The final image is of Maximus walking through the barley field with his hand brushing through the ears of barley, just as we saw in the opening scene. This time however, the hand has meaning as we see just what it means to him to be walking through the field. By the end of the film, the images of Maximus’ farm and barley field have been played so many times that we almost come to expect it. Each time it is played we understand more and more of what he is doing and why he was there. It also conveys a lot about his personality and duties without having to give a lengthy introduction.

This is because as we see the images throughout the film they are put more into context, and so by the end of the film we have pieced together his life. We can say that Ridley Scott has achieved closure. Closure means to bring something to an end, and conclude it. Repeating the images of both Maximus walking through a barley field and the gate in a brick wall help the viewer to move on with the story by casting their mind back to something they were confused about before watching the image again. In conclusion, using repeated images throughout the whole of the film means that there is little to be explained at the end of the film.

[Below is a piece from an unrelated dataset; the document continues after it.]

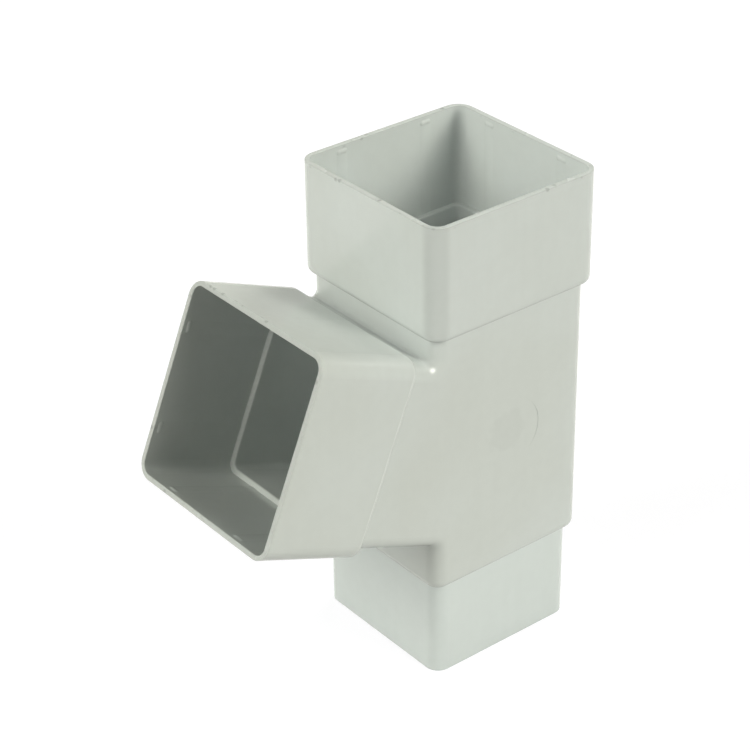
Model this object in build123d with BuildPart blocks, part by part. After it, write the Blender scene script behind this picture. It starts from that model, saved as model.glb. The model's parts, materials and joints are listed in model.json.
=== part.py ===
from math import atan2, cos, degrees, radians, sin
import os

from build123d import *

# Square downpipe branch in rigid PVC, one moulding, in millimetres.
# The spigot at the bottom goes into the bore of the pipe below, the socket at the top takes the
# pipe from above, and the slanted socket takes the branch pipe.
# The origin is the middle of the spigot's open end. +Z runs up the main run, and the branch
# rises towards -X. Both sides of the plane Y = 0 are alike, but for the gate mark on the -Y face.

# The pipe and how it fits
pipe_width = 65.0           # outside of the square pipe, which the body matches
pipe_wall = 2.0
socket_clearance = 0.4      # gap on each side between a pushed-in pipe and the socket's wall
spigot_clearance = 0.2      # gap on each side between the spigot and the bore of the pipe below

# Walls and corners
socket_wall = 1.85
body_wall = 1.5
spigot_wall = 2.0
socket_corner = 6.1         # outer corner radius of both sockets
socket_bore_corner = 3.7
body_corner = 5.3           # outer corner radius of the body and the neck
body_bore_corner = 2.4
spigot_corner = 5.2

# Main run
spigot_length = 35.8
body_length = 97.1          # from the spigot's shoulder to the top socket's shoulder
socket_length = 41.0        # outside length of each socket
socket_depth = 36.5         # from a mouth down to its stop ledge

# Branch
branch_angle = 67.5         # between the branch and the main run, in degrees
branch_height = 75.8        # where the two centre lines cross
branch_reach = 97.8         # from that crossing out to the branch's mouth

# Rounds
shoulder_round = 2.8        # outer edge of each socket's shoulder
body_round = 3.9            # lower edge of the body, where it draws in to the spigot
body_bore_round = 2.0       # the same edge inside
crease_round = 1.3          # outside corners between the neck and the body
bore_crease_round = 1.0     # edges inside, where the neck's bore runs into the body's
step_round = 0.6            # inner edges of the ledges and of the step above the spigot
rim_round = 0.3             # both edges of each open end

# Pips near each mouth that hold the pipe central, and a low crowned rib that runs down from each
pip_spacing = 35.5          # between the two pips on one wall
pip_depth = 2.6             # from the mouth to the middle of a pip
pip_core = 2.4              # straight part of a pip, between its round ends
pip_radius = 2.0
pip_height = 0.3
rib_width = 4.4
rib_height = 0.18           # at the middle of its width

# Marks that the mould leaves
gate_width = 24.3           # round mark on the -Y face, sunk on one side only
gate_depth = 0.17           # depth of the mark at its deep side
gate_run_out = 6.0          # from its middle to where its floor comes up to the face
gate_lift = 8.0             # how far the deep side is turned up from +X, in degrees
gate_height = 87.5          # from the spigot's end to the middle of the mark
seam_height = 0.04          # ridge along the top of the branch, where the mould's halves met
seam_width = 0.25
seam_setback = 1.0          # how far the ridge stops short of the mouth
seam_root = 0.8             # how deep the ridge is bedded in the wall

# Widths that follow
socket_bore = pipe_width + 2 * socket_clearance
socket_width = socket_bore + 2 * socket_wall
body_width = pipe_width
body_bore = body_width - 2 * body_wall
spigot_width = pipe_width - 2 * pipe_wall - 2 * spigot_clearance
spigot_bore = spigot_width - 2 * spigot_wall
spigot_bore_corner = spigot_corner - spigot_wall

# Heights and planes that follow. Each plane looks out along the run that it closes.
shoulder_height = spigot_length + body_length
total_height = shoulder_height + socket_length
ledge_height = total_height - socket_depth
step_height = spigot_length + body_wall
branch_rise = 90 - branch_angle
branch_shoulder = branch_reach - socket_length
branch_ledge = branch_reach - socket_depth
branch_base = Plane(
    origin=(0, 0, branch_height),
    x_dir=(0, 1, 0),
    z_dir=(-cos(radians(branch_rise)), 0, sin(radians(branch_rise))),
)
main_base = Plane(origin=(0, 0, 0), x_dir=(0, 1, 0), z_dir=(0, 0, 1))
socket_seats = [main_base.offset(shoulder_height), branch_base.offset(branch_shoulder)]
open_ends = [main_base, main_base.offset(total_height), branch_base.offset(branch_reach)]
ledges = [
    main_base.offset(step_height),
    main_base.offset(ledge_height),
    branch_base.offset(branch_ledge),
]


def branched_run(width, corner, crease, bottom, bottom_round):
    # A straight square run from the bottom up to the top ledge, with the neck's square run
    # leaving it. Both are equally wide, so the side view is drawn once and drawn out.
    with BuildPart() as run:
        with BuildSketch(Plane.XZ) as side_view:
            with Locations((0, bottom)):
                Rectangle(width, ledge_height - bottom, align=(Align.CENTER, Align.MIN))
            with Locations(Location((0, branch_height, 0), (0, 0, -branch_rise))):
                Rectangle(branch_ledge, width, align=(Align.MAX, Align.CENTER))
            on_left_face = side_view.vertices().filter_by_position(
                Axis.X, -width / 2 - 0.01, -width / 2 + 0.01
            )
            fillet(on_left_face.sort_by(Axis.Y)[1:-1], radius=crease)
        extrude(amount=width / 2, both=True)
        broad_edges = run.faces().filter_by(Axis.Y).edges()
        along_main = broad_edges.filter_by(Axis.Z)
        along_branch = broad_edges.filter_by(Axis(branch_base.origin, branch_base.z_dir))
        around_creases = broad_edges.filter_by(GeomType.CIRCLE)
        fillet(along_main + along_branch + around_creases, radius=corner)
        fillet(run.faces().sort_by(Axis.Z)[0].edges(), radius=bottom_round)
    return run.part


def face_on(part, plane):
    # The part's flat ring that lies on the plane, around the plane's origin
    return part.faces().filter_by(plane).sort_by_distance(plane.origin)[0]


# Outside of one socket: its shoulder lies on the plane Z = 0 and its mouth is at the top
with BuildPart() as socket_form:
    with BuildSketch():
        RectangleRounded(socket_width, socket_width, socket_corner)
    extrude(amount=socket_length)
    fillet(socket_form.faces().sort_by(Axis.Z)[0].edges(), radius=shoulder_round)

# Room for the pipe in that socket, down to the stop ledge
with BuildPart() as socket_room:
    with BuildSketch(Plane.XY.offset(socket_length - socket_depth)):
        RectangleRounded(socket_bore, socket_bore, socket_bore_corner)
    extrude(amount=socket_depth)

# One pip across the wall at X = 0, of which only the inner half of the wall is kept
with BuildPart() as pip:
    with Locations((pip_radius - pip_height, 0, 0)):
        Cylinder(radius=pip_radius, height=pip_core, rotation=(90, 0, 0))
        with Locations((0, -pip_core / 2, 0), (0, pip_core / 2, 0)):
            Sphere(radius=pip_radius)
    Box(socket_wall, 2 * pip_core + 2 * pip_radius, 2 * pip_radius, mode=Mode.INTERSECT)

# One rib on the same wall, standing up from Z = 0
with BuildPart() as rib:
    with BuildSketch():
        with BuildLine():
            crown = ThreePointArc((0, -rib_width / 2), (-rib_height, 0), (0, rib_width / 2))
            Polyline(
                crown @ 1,
                (rib_height, rib_width / 2),
                (rib_height, -rib_width / 2),
                crown @ 0,
            )
        make_face()
    extrude(amount=socket_depth - pip_depth)

# Two pips on each wall of that socket, and a rib from each down to the ledge
with BuildPart() as socket_grips:
    with PolarLocations(socket_bore / 2, 4):
        with GridLocations(0, pip_spacing, 1, 2):
            with Locations((0, 0, socket_length - pip_depth)):
                add(pip.part)
            with Locations((0, 0, socket_length - socket_depth)):
                add(rib.part)

# The whole outside, before it is hollowed out
with BuildPart() as outer_form:
    add(branched_run(body_width, body_corner, crease_round, spigot_length, body_round))
    with BuildSketch():
        RectangleRounded(spigot_width, spigot_width, spigot_corner)
    extrude(amount=step_height)
    with Locations(socket_seats):
        add(socket_form.part)

# Parting line: a thin band of the outline in the plane Y = 0, kept along the top of the branch
outline = section(outer_form.part, section_by=Plane.XZ).face()
with BuildPart() as seam:
    with BuildSketch(Plane.XZ):
        add(outline)
        offset(amount=seam_height)
        offset(outline, amount=-seam_root, mode=Mode.SUBTRACT)
    extrude(amount=seam_width / 2, both=True)
    with Locations(branch_base):
        Box(
            2 * seam_width,
            socket_width / 2 + 2 * seam_height,
            branch_reach - seam_setback,
            align=(Align.CENTER, Align.MAX, Align.MIN),
            mode=Mode.INTERSECT,
        )

# Round mark around the place where the plastic was injected. Its flat floor is tilted, so that it
# lies below the face on one side and runs out on the other.
gate_tilt = degrees(atan2(gate_depth, gate_width / 2 - gate_run_out))
with BuildPart() as gate_mark:
    with Locations(Location((gate_run_out, 0, 0), (0, 0, gate_tilt))):
        with Locations((-gate_run_out, 0, 0)):
            Cylinder(
                radius=gate_width / 2,
                height=4 * gate_depth,
                rotation=(90, 0, 0),
                align=(Align.CENTER, Align.CENTER, Align.MIN),
            )
gate_seat = Location((0, -body_width / 2, gate_height), (0, -gate_lift, 0))

# The finished fitting
with BuildPart() as downpipe_branch:
    add(outer_form.part)
    with Locations(socket_seats):
        add(socket_room.part, mode=Mode.SUBTRACT)
    bore_form = branched_run(
        body_bore, body_bore_corner, bore_crease_round, step_height, body_bore_round
    )
    add(bore_form, mode=Mode.SUBTRACT)
    with BuildSketch():
        RectangleRounded(spigot_bore, spigot_bore, spigot_bore_corner)
    extrude(amount=step_height, mode=Mode.SUBTRACT)
    for ledge in ledges:
        fillet(face_on(downpipe_branch, ledge).inner_wires()[0].edges(), radius=step_round)
    for open_end in open_ends:
        fillet(face_on(downpipe_branch, open_end).edges(), radius=rim_round)
    with Locations(socket_seats):
        add(socket_grips.part)
    add(seam.part)
    with Locations(gate_seat):
        add(gate_mark.part, mode=Mode.SUBTRACT)

downpipe_branch.part.label = "downpipe_branch"

os.makedirs("parts", exist_ok=True)
export_step(downpipe_branch.part, "parts/downpipe_branch.step")
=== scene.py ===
import json
from math import cos, radians, sin

import bmesh
import bpy
from mathutils import Euler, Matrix

# A square downpipe branch in pale grey plastic, standing on its spigot on a white studio floor.
# Metres, in the part's own frame: the branch rises towards -X and the camera looks in from -X, -Y.

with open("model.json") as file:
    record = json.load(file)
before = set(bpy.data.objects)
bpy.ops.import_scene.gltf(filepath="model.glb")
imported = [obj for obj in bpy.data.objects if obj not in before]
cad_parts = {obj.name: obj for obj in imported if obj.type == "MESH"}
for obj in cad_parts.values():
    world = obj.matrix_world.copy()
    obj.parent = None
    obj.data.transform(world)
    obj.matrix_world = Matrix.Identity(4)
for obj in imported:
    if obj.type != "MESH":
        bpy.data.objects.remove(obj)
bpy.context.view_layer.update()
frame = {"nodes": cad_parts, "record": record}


# Helpers that add one node to a tree and give back its output. What they are given is another
# node's output, which is linked, or a plain value, which is written on the socket.


def feed(tree, socket, given):
    if isinstance(given, bpy.types.NodeSocket):
        tree.links.new(given, socket)
    else:
        socket.default_value = given


def mathNode(tree, operation, *inputs):
    node = tree.nodes.new("ShaderNodeMath")
    node.operation = operation
    for slot, given in enumerate(inputs):
        feed(tree, node.inputs[slot], given)
    return node.outputs[0]


def vectorNumber(tree, operation, first, second):
    # One number out of two vectors, such as the distance between them
    node = tree.nodes.new("ShaderNodeVectorMath")
    node.operation = operation
    feed(tree, node.inputs[0], first)
    feed(tree, node.inputs[1], second)
    return node.outputs["Value"]


def mixNode(tree, factor, first, second, kind="RGBA"):
    # The first at factor 0, the second at factor 1
    node = tree.nodes.new("ShaderNodeMix")
    node.data_type = kind
    feed(tree, node.inputs["Factor"], factor)
    for name, given in (("A", first), ("B", second)):
        feed(tree, node.inputs[name], (*given, 1) if isinstance(given, tuple) else given)
    return node.outputs["Result"]


def ramp(tree, value, low, high, toLow=0, toHigh=1, smooth=True):
    # Value from low to high becomes toLow to toHigh
    node = tree.nodes.new("ShaderNodeMapRange")
    node.interpolation_type = "SMOOTHSTEP" if smooth else "LINEAR"
    node.inputs["From Min"].default_value = low
    node.inputs["From Max"].default_value = high
    node.inputs["To Min"].default_value = toLow
    node.inputs["To Max"].default_value = toHigh
    tree.links.new(value, node.inputs["Value"])
    return node.outputs["Result"]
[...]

This leaves room for a dramatic ending. From a viewers point of view this gives the film more depth and excitement, as they can concentrate on the final scene in which two of the main characters die. It also creates emotional impact, as the repeated scenes show just how much Maximus wants to go home. Ridley Scott used the technique of repeating images to give the view something to think about as they were watching it, but then be able to know exactly what the film is about from viewing the scenes over and over again.